Returns the solver result and the path to the filtered Bessel HDF5 file (or None if no Bessel file was produced).

solve_pseudoatomic_problem(upf_path: Path, rc: float = 15.0, ri_factor: float = 0.95, extension: BasisExtension | None = None, working_dir: Path = PosixPath('.'), dat_filename: Path | str | None = None, atomic_femdvr_config: PseudoAtomicInput | None = None, output_wfc_bessel: bool = True, output_wfc_hdf5: bool = False) → PseudoAtomicResult

Solve the pseudoatomic problem for a given UPF file with a soft confinement potential.

Set up the atomic-femdvr configuration, run scf + optimize + nscf, and export wavefunctions to the working directory.

Radius search and pareto front

Bisection search for the smallest rc satisfying an energy-shift threshold.

dump_rc_search_json(rc_value: float, points: list[dict[str, Any]], ri_factor: float, threshold: float, path: Path, upf_path: Path | None = None, add: tuple[str, ...] = ()) → None

Write the rc search result and all probed points to a JSON file.

The output also records kapaow_version (the running CLI’s package version) so downstream tooling can stamp provenance from the JSON rather than guessing from its own importlib.metadata.

find_smallest_rc(upf_path: Path, ri_factor: float, threshold: float, extension: BasisExtension | None = None, rc_min: float = 5.0, rc_max: float = 15.0, tol: float = 0.05, working_dir: Path = PosixPath('tmp/optimize/rc_search')) → tuple[float, list[dict[str, Any]]]

Find the smallest rc such that all energy shifts are below threshold.

Performs a bisection search over rc at fixed ri_factor. At each candidate rc the pseudoatomic problem is solved and the maximum absolute energy shift (taken over the original-basis orbitals, as in kapaow.pareto._evaluate_point()) is compared against threshold. Failures to converge are treated as not satisfying the threshold.

Parameters

upf_path

Path to the UPF pseudopotential file.

ri_factor

Fixed inner-radius factor.

threshold

Energy-shift threshold (in Hartree).
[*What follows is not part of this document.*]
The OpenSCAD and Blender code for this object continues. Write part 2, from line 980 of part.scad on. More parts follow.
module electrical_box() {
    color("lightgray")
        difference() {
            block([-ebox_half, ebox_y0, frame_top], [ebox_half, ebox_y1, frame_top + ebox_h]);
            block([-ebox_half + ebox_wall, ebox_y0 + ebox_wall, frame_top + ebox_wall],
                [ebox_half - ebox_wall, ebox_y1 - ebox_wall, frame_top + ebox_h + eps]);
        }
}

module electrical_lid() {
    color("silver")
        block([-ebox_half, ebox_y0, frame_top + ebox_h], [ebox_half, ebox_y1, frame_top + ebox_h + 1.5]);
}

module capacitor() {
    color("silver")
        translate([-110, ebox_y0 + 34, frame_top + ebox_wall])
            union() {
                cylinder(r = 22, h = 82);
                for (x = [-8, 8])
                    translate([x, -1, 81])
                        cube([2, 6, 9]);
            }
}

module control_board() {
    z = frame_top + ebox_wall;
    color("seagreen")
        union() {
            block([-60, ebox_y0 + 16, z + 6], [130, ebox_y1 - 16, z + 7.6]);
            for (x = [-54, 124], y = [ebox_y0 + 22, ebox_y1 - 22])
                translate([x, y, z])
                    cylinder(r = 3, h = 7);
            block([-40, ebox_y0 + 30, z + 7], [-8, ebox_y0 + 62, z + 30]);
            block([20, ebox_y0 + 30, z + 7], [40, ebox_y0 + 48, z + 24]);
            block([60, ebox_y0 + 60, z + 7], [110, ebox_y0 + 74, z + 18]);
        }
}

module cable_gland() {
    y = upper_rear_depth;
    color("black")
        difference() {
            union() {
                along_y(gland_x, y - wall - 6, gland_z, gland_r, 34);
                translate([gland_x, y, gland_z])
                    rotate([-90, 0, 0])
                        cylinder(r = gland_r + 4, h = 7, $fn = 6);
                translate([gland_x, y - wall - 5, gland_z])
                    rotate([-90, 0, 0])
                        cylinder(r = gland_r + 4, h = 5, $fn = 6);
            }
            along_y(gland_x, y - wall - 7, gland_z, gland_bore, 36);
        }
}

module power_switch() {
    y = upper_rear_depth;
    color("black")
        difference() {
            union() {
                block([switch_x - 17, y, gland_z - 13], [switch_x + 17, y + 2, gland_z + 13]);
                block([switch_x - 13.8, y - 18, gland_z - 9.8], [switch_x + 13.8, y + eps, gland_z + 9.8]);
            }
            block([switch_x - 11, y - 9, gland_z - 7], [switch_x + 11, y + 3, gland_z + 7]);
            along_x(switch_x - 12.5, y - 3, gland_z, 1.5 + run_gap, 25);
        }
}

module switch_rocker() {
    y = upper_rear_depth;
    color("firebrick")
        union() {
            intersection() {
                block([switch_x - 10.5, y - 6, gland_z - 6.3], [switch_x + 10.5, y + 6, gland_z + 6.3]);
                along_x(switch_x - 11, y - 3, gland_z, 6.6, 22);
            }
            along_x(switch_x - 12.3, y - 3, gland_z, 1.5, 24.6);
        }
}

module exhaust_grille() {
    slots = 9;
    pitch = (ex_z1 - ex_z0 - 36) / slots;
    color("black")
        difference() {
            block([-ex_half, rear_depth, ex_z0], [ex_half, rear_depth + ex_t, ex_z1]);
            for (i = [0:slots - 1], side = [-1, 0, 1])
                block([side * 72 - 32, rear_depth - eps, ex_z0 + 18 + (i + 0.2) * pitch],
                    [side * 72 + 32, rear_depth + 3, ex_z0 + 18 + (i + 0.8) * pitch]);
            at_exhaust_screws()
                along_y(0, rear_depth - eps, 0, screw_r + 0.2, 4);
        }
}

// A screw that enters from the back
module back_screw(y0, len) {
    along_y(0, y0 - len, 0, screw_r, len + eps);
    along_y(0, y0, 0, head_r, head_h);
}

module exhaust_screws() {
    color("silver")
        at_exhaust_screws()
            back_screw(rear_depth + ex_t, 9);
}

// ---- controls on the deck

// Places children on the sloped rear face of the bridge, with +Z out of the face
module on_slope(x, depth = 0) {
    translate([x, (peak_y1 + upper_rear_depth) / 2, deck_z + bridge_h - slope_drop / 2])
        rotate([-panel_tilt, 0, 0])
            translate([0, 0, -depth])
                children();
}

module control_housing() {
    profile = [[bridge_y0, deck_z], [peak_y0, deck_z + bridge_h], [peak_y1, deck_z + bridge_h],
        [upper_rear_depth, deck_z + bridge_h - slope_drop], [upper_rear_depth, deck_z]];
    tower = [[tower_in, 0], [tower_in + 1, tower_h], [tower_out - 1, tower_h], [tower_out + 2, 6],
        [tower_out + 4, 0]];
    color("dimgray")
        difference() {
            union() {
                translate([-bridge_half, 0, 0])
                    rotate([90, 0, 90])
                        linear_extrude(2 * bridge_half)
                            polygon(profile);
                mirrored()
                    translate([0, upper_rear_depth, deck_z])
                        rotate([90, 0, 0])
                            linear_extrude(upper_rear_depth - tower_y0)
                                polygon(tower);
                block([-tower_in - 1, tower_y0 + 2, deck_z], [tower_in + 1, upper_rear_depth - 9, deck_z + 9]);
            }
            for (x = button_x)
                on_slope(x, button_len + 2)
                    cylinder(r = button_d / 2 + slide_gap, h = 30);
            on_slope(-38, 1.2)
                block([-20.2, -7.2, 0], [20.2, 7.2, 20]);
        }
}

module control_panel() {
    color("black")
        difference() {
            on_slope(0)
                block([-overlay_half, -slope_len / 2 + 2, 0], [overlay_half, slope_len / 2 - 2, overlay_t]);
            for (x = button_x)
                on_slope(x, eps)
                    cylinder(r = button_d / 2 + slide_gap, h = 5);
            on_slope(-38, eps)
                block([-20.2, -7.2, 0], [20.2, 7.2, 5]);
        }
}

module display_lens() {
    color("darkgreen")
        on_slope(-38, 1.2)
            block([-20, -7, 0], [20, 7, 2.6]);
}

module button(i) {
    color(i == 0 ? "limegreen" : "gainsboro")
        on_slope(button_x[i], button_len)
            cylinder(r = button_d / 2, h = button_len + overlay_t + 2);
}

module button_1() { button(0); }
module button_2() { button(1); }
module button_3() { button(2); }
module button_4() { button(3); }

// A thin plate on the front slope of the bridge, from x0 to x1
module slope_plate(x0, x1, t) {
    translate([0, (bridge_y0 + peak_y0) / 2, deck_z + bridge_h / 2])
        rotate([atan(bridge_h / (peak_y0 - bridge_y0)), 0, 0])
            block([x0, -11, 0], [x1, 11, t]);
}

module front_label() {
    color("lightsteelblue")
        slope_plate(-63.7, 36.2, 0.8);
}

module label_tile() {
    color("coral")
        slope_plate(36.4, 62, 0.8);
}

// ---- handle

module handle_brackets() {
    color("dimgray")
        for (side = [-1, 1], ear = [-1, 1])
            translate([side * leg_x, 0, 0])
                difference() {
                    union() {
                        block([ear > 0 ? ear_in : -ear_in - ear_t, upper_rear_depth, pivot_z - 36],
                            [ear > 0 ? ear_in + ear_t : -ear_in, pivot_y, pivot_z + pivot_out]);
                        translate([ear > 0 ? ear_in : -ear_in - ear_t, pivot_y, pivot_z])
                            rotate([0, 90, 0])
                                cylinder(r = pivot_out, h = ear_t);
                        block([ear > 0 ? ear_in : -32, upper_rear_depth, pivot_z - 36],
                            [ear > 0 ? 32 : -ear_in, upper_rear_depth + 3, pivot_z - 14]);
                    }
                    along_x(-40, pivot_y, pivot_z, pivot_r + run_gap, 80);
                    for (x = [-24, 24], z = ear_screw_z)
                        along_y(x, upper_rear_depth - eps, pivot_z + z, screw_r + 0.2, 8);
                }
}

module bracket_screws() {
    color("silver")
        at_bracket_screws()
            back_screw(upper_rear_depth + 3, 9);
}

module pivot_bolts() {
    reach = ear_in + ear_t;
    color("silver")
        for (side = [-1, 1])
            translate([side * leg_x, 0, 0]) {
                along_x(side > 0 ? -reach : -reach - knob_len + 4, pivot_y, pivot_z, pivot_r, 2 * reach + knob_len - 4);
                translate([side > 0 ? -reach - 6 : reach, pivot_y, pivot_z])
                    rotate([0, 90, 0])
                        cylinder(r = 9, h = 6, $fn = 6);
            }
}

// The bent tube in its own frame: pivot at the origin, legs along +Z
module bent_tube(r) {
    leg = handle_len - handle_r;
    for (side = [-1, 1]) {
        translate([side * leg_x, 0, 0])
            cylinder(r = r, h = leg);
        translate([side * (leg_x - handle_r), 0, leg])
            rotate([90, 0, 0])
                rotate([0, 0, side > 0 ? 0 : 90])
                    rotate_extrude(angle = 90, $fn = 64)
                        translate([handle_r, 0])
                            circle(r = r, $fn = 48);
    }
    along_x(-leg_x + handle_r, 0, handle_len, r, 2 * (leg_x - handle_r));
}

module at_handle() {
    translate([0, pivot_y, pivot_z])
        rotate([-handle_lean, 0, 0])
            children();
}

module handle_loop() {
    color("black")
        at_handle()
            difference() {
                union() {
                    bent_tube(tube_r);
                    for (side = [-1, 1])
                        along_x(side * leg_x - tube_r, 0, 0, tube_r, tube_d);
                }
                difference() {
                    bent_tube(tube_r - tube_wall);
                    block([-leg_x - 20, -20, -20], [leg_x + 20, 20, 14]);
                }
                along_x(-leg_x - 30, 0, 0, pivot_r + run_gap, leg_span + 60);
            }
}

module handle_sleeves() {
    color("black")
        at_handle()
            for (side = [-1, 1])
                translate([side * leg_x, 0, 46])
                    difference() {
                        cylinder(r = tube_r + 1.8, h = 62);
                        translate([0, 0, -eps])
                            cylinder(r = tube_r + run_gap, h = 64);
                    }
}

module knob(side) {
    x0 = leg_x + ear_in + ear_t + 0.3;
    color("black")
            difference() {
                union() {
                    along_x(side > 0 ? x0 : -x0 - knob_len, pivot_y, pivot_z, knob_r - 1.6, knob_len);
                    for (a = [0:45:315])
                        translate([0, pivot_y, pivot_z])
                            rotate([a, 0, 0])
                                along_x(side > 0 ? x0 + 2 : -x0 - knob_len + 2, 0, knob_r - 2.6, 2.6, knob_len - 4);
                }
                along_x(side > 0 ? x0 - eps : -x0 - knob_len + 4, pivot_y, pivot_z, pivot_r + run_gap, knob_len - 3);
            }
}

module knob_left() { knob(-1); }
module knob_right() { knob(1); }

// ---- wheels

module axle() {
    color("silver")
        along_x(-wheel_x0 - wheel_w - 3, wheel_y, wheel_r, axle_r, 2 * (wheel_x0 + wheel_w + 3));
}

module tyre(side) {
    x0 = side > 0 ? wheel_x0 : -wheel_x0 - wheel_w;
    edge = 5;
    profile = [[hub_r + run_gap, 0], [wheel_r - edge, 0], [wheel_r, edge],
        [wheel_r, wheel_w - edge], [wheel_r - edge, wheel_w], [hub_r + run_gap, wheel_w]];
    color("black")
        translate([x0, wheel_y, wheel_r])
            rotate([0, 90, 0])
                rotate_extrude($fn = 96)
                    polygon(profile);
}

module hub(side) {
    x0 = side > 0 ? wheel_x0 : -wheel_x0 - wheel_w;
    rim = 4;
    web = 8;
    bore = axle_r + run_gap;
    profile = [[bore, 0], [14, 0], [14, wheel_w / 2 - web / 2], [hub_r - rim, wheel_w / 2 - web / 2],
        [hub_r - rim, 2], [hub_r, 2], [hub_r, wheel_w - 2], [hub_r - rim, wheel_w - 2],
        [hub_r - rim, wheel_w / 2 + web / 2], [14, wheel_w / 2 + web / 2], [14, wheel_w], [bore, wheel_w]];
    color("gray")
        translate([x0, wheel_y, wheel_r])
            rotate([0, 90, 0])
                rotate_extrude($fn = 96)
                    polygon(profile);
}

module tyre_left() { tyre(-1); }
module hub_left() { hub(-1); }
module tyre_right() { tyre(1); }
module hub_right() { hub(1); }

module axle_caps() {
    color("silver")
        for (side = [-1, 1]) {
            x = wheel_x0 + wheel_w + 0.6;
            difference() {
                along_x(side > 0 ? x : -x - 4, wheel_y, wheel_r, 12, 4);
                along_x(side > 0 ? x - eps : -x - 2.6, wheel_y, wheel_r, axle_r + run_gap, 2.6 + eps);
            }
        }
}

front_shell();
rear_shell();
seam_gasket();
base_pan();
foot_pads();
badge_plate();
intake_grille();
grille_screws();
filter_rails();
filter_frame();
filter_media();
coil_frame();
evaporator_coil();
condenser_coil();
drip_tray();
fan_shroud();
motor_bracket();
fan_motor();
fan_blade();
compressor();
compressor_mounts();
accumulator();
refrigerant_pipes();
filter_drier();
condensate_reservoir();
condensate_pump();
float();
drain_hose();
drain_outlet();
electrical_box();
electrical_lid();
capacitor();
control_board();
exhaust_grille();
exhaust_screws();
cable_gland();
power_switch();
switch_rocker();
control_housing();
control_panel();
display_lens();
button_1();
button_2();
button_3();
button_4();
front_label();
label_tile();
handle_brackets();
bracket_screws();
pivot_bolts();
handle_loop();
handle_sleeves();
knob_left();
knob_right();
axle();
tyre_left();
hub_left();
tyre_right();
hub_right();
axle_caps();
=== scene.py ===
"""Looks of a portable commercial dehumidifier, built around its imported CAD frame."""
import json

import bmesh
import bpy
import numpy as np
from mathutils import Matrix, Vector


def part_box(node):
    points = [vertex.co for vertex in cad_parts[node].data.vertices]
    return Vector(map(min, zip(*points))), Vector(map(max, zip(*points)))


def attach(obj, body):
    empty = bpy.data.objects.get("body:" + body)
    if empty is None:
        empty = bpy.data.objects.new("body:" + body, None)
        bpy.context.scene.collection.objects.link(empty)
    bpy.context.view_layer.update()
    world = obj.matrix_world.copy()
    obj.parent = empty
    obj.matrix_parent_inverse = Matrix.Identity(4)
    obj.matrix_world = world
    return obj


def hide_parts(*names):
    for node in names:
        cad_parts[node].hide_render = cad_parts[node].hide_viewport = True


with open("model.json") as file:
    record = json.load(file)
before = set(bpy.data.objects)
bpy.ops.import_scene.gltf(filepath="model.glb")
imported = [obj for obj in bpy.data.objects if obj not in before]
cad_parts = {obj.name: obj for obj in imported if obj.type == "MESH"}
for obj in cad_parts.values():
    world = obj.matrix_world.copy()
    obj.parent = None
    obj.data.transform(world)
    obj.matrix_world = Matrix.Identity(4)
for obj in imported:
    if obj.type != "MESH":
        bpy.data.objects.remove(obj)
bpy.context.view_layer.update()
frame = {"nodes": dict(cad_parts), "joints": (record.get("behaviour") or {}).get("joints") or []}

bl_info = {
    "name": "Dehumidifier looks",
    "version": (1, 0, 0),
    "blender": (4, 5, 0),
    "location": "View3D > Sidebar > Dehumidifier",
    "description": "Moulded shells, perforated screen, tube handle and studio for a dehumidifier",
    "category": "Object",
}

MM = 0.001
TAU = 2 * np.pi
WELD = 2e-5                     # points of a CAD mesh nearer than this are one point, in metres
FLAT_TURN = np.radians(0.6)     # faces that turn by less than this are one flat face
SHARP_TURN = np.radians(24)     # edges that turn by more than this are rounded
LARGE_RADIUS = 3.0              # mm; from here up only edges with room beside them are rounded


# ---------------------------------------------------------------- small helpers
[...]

The search returns the smallest rc whose maximum energy shift is strictly less than this value.

extension

Optional basis extension.

rc_min, rc_max

Bracket for the bisection.

tol

Absolute tolerance on rc at which to stop bisecting.

working_dir

Directory for intermediate files.

Returns

rc_value, points

The smallest rc (to within tol) satisfying the threshold, and a list of per-probe dicts with rc, max_energy_shift, and satisfies keys (in evaluation order).

Raises

RuntimeError

If even rc_max does not satisfy the threshold.

Pareto front analysis of spread vs energy shift for varying rc and ri_factor.
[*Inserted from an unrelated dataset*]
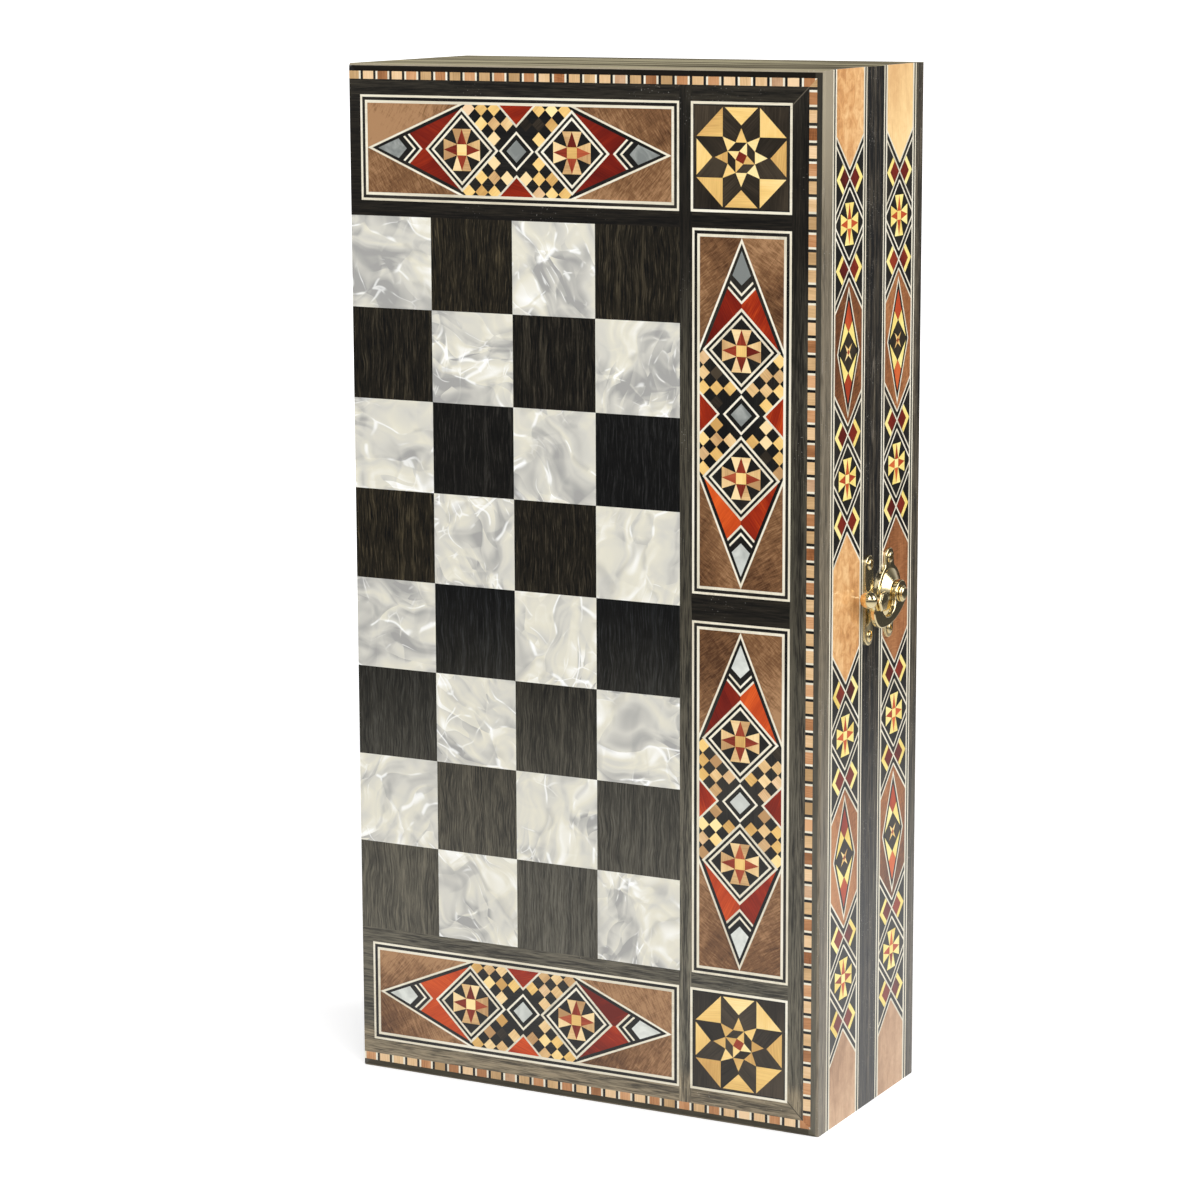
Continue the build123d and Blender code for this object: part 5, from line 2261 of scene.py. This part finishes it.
def dress(node: str, material: Material) -> None:
    """Gives a carried-over part one finish all over.

    Args:
        node: Name of the part.
        material: The finish.
    """
    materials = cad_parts[node].data.materials
    for index in range(len(materials)):
        materials[index] = material
    if not materials:
        materials.append(material)
    log.info("dressed %s", node)


# Studio
@dataclass(frozen=True)
class Lamp:
    """A soft rectangular lamp that faces the middle of the case."""

    name: str
    place: Triple
    size: Point
    power: float

    def build(self) -> None:
        """Makes the lamp."""
        data = bpy.data.lights.new(self.name, "AREA")
        data.shape, data.size, data.size_y, data.energy = "RECTANGLE", *self.size, self.power
        lamp = bpy.data.objects.new(self.name, data)
        lamp.location = self.place
        aim = Vector((0, 0, CASE_LENGTH / 2 * MM)) - Vector(self.place)
        lamp.rotation_euler = aim.to_track_quat("-Z", "Y").to_euler()
        bpy.context.scene.collection.objects.link(lamp)


@dataclass
class Studio:
    """Pale floor, soft lamps and the camera."""

    position: Triple = (0.8118, -1.5755, 0.5632)
    right: Triple = (0.8845, 0.4664, -0.0038)
    down: Triple = (0.0806, -0.1609, -0.9837)
    lens: float = 110.23
    sensor: float = 36.0
    floor_glow: float = 0.46
    near_glare: float = 0.8
    far_glare: float = 0.05
    room: float = 0.07
    soft_light: float = 0.5
    horizon: float = 0.5
    horizon_band: Point = (0.40, 0.08)
    glare_band: Point = (1.30, 0.25)
    glow_band: Point = (0.7, 2.2)
    floor_size: float = 160.0
    floor_colour: Colour = (0.80, 0.80, 0.80)
    lamps: tuple[Lamp, ...] = (
        Lamp("key", (1.9, -2.2, 2.3), (1.9, 1.9), 62.0),
        Lamp("fill", (-2.4, -2.3, 1.7), (2.2, 2.2), 42.0),
        Lamp("rim", (2.6, 1.0, 1.4), (1.4, 1.8), 36.0))

    def build(self) -> None:
        """Makes the camera, the lamps, the floor and the surroundings."""
        self._camera()
        self._floor()
        self._world()
        for lamp in self.lamps:
            lamp.build()
        bpy.context.scene.view_settings.view_transform = "Standard"

    def _camera(self) -> None:
        """The camera of the main view."""
        data = bpy.data.cameras.new("view")
        data.lens, data.sensor_width = self.lens, self.sensor
        data.clip_start, data.clip_end = 0.05, 200.0
        camera = bpy.data.objects.new("view", data)
        bpy.context.scene.collection.objects.link(camera)
        right, up = Vector(self.right), -Vector(self.down)
        turn = Matrix((right, up, right.cross(up))).transposed().to_4x4()
        camera.matrix_world = Matrix.Translation(self.position) @ turn
        bpy.context.scene.camera = camera

    def _floor(self) -> None:
        """A wide pale floor, white to the camera and bright near the case in reflections."""
        deselect()
        bpy.ops.mesh.primitive_plane_add(size=self.floor_size)
        floor = bpy.context.object
        floor.name = "floor"
        shader = Shader("pale_floor")
        mirrored = shader.seen_by("Glossy") + shader.seen_by("Transmission")
        away = shader.vector("LENGTH", shader.place(), output="Value")
        glare = self.far_glare + away.rise(*self.glare_band) * self.near_glare
        white = self.floor_glow + away.rise(*self.glow_band) * (1 - self.floor_glow)
        glow = shader.seen_by("Camera") * white + mirrored * glare
        shader.finish(Base_Color=shader.blend(mirrored, self.floor_colour, (0.0, 0.0, 0.0)), Roughness=0.9,
                      Specular_IOR_Level=0.0, Emission_Strength=1.0, Emission_Color=shader.grey(glow))
        floor.data.materials.append(shader.material)

    def _world(self) -> None:
        """White behind everything, soft light from all round, darker overhead in reflections."""
        sky = Surroundings("surroundings")
        height = sky.axis(sky.node("ShaderNodeTexCoord", output="Generated"), "Z")
        mirrored = sky.seen_by("Glossy") + sky.seen_by("Transmission")
        bright = self.room + abs(height).rise(*self.horizon_band) * (self.horizon - self.room)
        light = (1 - mirrored - sky.seen_by("Camera")) * self.soft_light
        sky.finish(Color=sky.grey(light + mirrored * bright + sky.seen_by("Camera")))


def main() -> None:
    """Builds the scene in order."""
    logging.basicConfig(level=logging.INFO, format="%(name)s %(message)s")
    Marquetry().build()
    TrayDressing().build()
    brass = Metal("brass", (0.93, 0.78, 0.46), (0.70, 0.52, 0.25)).build()
    Clasp().build(brass)
    Hinges().build(brass)
    Studio().build()


if __name__ == "__main__":
    main()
compute_pareto_front(upf_path: Path, extension: BasisExtension | None = None, rc_values: list[float] | None = None, ri_factor_values: list[float] | None = None, working_dir: Path = PosixPath('tmp/optimize/spread'), loglog: bool = False) → tuple[list[float], list[float], list[dict[str, Any]]]

Scan rc and ri_factor and collect spread and max energy shift for each.

Parameters

upf_path

Path to the UPF pseudopotential file.

extension

Optional basis extension.

rc_values

List of rc values to scan.

ri_factor_values

List of ri_factor values to scan.

working_dir

Directory for intermediate files.

Returns

spreads, max_energy_shifts, metadata

Lists of spread values, max absolute energy shifts, and per-point metadata.

dump_pareto_json(spreads: list[float], max_energy_shifts: list[float], metadata: list[dict[str, Any]], path: Path, upf_path: Path | None = None) → None

Write all grid points to a JSON file, with a pareto flag for front membership.

extract_pareto_front(spreads: list[float], max_energy_shifts: list[float]) → list[int]

Return indices of points on the Pareto front (minimizing both quantities).

A point is Pareto-optimal if no other point has both a smaller spread and a smaller max energy shift.

find_kink_triplets(spreads: list[float], max_energy_shifts: list[float], threshold: float = np.float64(0.5235987755982988), gap_factor: float = 2.0, loglog: bool = False) → list[tuple[int, int, int]]

Find Pareto front triplets where the middle point is a kink.

For each triplet (a, b, c) of adjacent Pareto points sorted by spread, compute the turning angle between segments (a→b) and (b→c). Only flag points where the front bows outward (negative derivative change, detected via cross product sign), where the turning angle exceeds threshold (in radians), and where the distance between a and c exceeds gap_factor times the average spacing between adjacent Pareto points.

When loglog is True the geometry is computed in log-space so that the detected kinks match what is visible on a log-log plot.

Returns a list of (i_a, i_b, i_c) index triplets.

plot_pareto(json_path: Path, filename: Path | None = None, loglog: bool = False, logy: bool = False) → None

Plot spread vs max energy shift with the Pareto front highlighted.

Reads all data from the JSON file produced by dump_pareto_json().